Once again the UK’s food production industry finds itself under the hot glare of the media spotlight - only this time it’s the turn of the soft-fruit sector.

BBC2’s Money Programme, which was due to air as the Journal went to press, appears to attack the sector on a range of issues, although the arguments are the same old worn and tired statements, dug up and dusted off for another go on the media merry-go-round.

Worst of all, the programme appears to give celebrity gardener Monty Don, rapidly turning into the soft-fruit industry’s arch nemesis, yet another platform to continue his baffling smear campaign against producers.This is the same pundit who was recently forced by the Press Complaints Commission into a humiliating u-turn in his Daily Mail column, after making wild accusations on the overuse of pesticides on strawberry crops.

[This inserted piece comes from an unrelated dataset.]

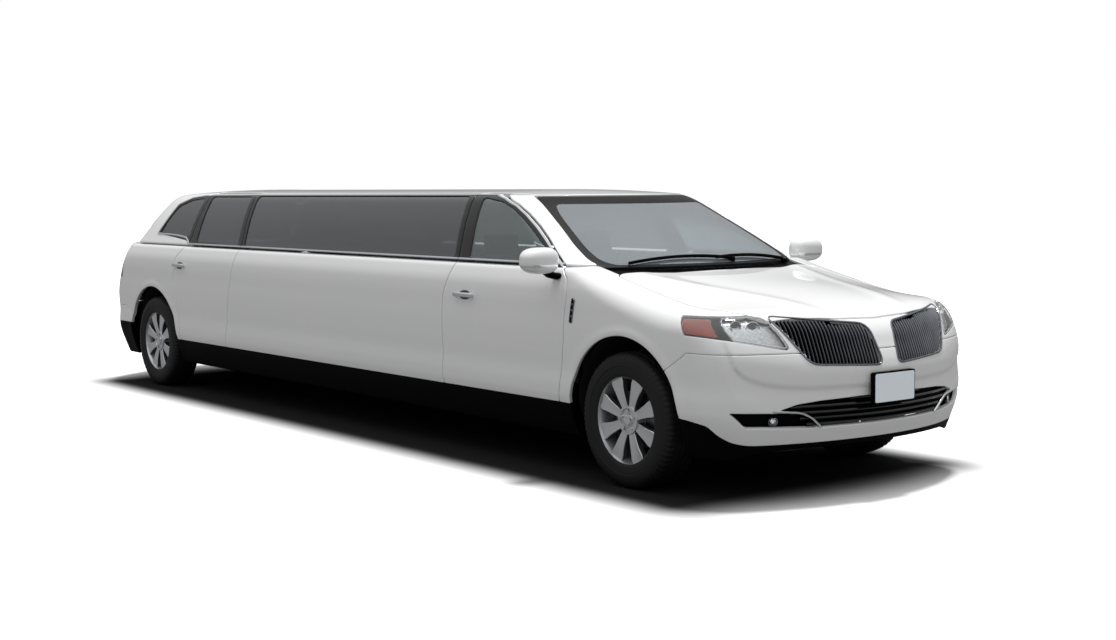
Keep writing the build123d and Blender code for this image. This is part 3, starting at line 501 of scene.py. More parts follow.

Growers seem to be caught in a catch 22 situation, on the one hand we have consumers demanding locally grown product, 52 weeks of the year, and on the other we have lobby groups and celebrity chefs bemoaning the loss of seasonality. We can’t have it both ways.

But is this what consumers want, or are their demands shaped by the retailers, with growers trapped in the middle? Is it simply the case that growers and consumers are mere pawns in the retailers’ bids of one-upmanship?

The show asks the question: “Do we want strawberries all year round?” But should the question be, who wants strawberries year round?